* **YOUR TASK**
Reproduce the top of the data verbatim, through and including the line that contains "WINDOW_ROUND), FRONT, 0)".

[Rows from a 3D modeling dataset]
** Begin **

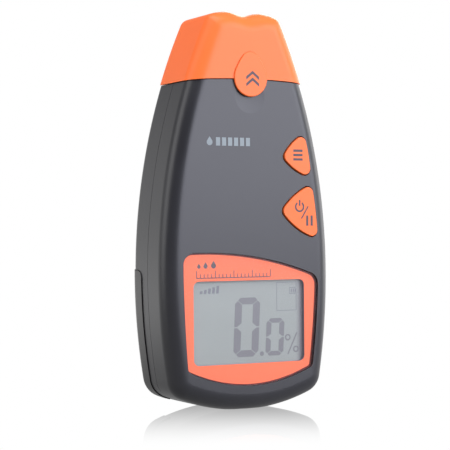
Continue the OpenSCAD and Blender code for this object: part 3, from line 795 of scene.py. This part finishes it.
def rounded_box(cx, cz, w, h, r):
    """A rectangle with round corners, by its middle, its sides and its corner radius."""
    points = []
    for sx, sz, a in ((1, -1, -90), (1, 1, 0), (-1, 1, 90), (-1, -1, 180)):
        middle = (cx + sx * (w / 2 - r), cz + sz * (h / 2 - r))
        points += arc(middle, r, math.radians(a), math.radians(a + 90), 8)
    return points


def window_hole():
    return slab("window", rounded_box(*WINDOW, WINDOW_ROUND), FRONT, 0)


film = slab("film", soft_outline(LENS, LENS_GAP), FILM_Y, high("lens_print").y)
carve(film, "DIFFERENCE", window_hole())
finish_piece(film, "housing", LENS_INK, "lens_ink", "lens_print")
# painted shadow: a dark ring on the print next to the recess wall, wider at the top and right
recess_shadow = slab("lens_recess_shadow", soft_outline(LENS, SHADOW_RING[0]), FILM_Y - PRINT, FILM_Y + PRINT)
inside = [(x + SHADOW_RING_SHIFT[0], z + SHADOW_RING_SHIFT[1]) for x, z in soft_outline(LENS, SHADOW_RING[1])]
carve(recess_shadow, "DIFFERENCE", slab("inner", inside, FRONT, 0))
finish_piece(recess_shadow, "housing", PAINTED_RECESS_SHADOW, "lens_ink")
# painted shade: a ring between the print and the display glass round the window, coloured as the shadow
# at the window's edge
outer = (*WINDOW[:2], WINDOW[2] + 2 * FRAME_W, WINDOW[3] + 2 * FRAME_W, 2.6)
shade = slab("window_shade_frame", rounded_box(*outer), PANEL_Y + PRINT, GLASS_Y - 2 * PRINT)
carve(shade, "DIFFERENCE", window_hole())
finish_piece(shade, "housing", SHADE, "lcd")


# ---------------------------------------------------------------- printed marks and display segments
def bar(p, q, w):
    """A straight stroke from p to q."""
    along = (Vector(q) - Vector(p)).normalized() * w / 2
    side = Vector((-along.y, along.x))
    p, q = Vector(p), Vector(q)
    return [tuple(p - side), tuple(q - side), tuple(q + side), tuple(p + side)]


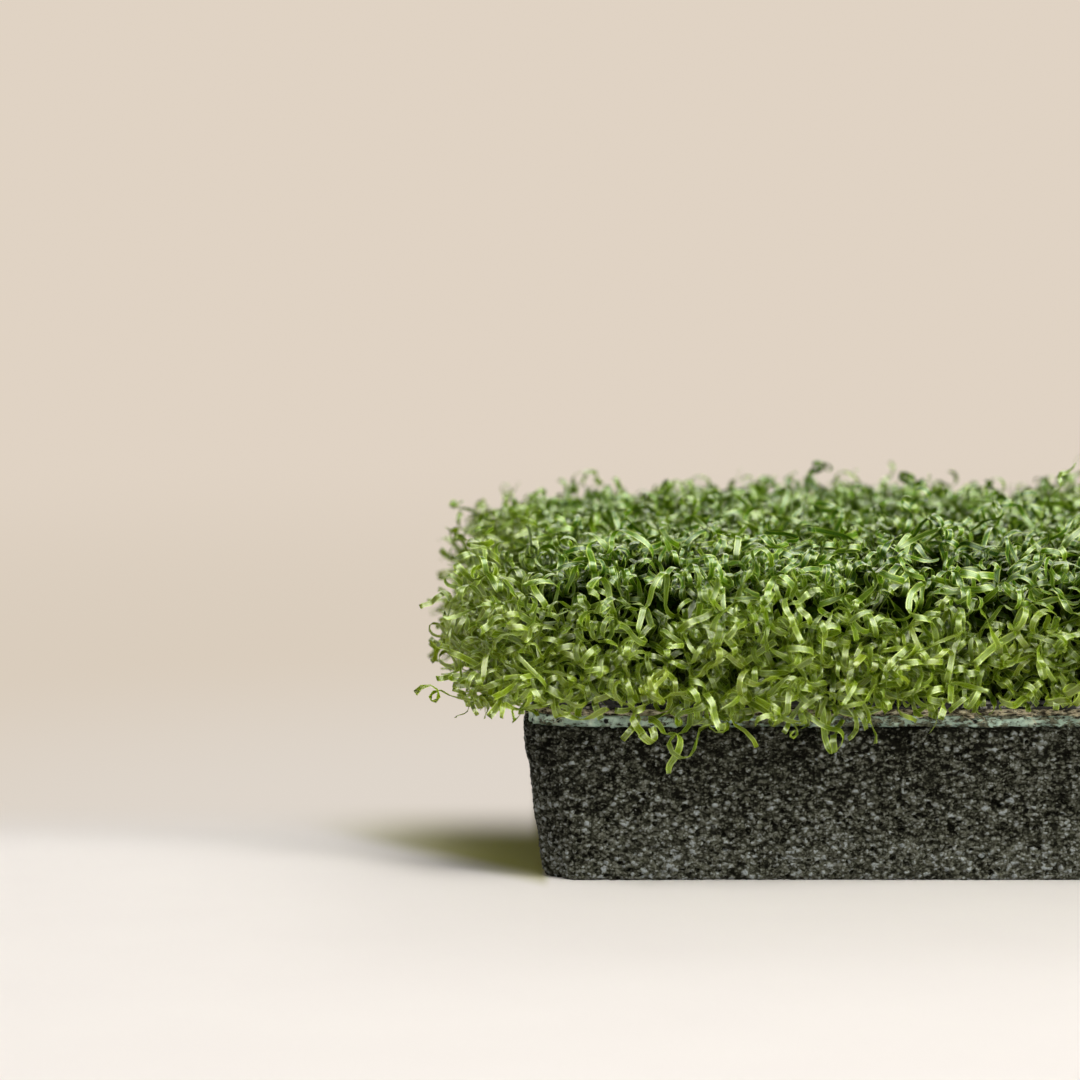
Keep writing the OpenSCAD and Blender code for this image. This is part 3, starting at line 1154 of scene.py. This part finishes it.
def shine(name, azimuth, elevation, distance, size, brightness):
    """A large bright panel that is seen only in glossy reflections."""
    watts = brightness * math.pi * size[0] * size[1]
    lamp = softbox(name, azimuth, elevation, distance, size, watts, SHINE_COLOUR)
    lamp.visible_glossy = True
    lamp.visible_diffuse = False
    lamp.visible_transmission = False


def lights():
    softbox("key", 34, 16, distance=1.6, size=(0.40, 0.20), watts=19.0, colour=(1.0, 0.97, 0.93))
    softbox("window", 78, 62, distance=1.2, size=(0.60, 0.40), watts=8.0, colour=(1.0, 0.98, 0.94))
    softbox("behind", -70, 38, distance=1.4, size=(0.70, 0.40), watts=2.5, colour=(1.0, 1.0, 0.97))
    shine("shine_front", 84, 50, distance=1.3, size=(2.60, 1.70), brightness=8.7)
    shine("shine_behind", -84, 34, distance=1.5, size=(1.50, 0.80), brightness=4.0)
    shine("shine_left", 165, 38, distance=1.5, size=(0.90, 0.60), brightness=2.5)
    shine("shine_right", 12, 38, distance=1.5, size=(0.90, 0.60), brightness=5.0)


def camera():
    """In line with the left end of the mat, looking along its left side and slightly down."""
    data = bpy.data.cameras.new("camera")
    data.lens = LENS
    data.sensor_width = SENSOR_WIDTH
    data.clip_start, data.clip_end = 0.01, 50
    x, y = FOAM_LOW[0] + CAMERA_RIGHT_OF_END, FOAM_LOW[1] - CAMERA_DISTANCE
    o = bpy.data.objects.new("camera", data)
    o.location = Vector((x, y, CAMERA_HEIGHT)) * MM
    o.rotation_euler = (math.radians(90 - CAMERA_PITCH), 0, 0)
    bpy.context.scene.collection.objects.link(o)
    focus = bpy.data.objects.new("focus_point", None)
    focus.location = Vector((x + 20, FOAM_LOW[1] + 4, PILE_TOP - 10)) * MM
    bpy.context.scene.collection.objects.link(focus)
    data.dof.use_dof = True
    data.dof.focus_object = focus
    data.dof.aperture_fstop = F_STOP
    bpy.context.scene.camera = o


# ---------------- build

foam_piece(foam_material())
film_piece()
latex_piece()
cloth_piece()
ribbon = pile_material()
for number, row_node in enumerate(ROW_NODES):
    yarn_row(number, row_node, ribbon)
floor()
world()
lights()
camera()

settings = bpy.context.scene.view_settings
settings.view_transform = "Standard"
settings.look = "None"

** End **

* **TASK SOLUTION**
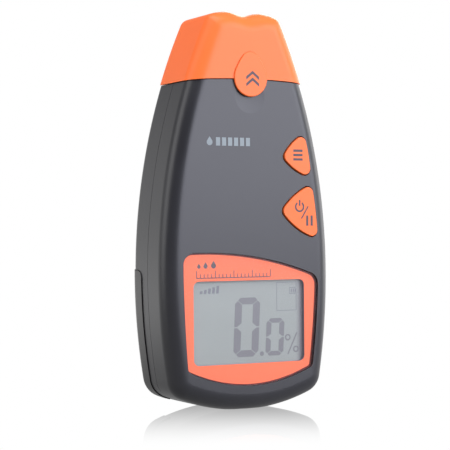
Continue the OpenSCAD and Blender code for this object: part 3, from line 795 of scene.py. This part finishes it.
def rounded_box(cx, cz, w, h, r):
    """A rectangle with round corners, by its middle, its sides and its corner radius."""
    points = []
    for sx, sz, a in ((1, -1, -90), (1, 1, 0), (-1, 1, 90), (-1, -1, 180)):
        middle = (cx + sx * (w / 2 - r), cz + sz * (h / 2 - r))
        points += arc(middle, r, math.radians(a), math.radians(a + 90), 8)
    return points


def window_hole():
    return slab("window", rounded_box(*WINDOW, WINDOW_ROUND), FRONT, 0)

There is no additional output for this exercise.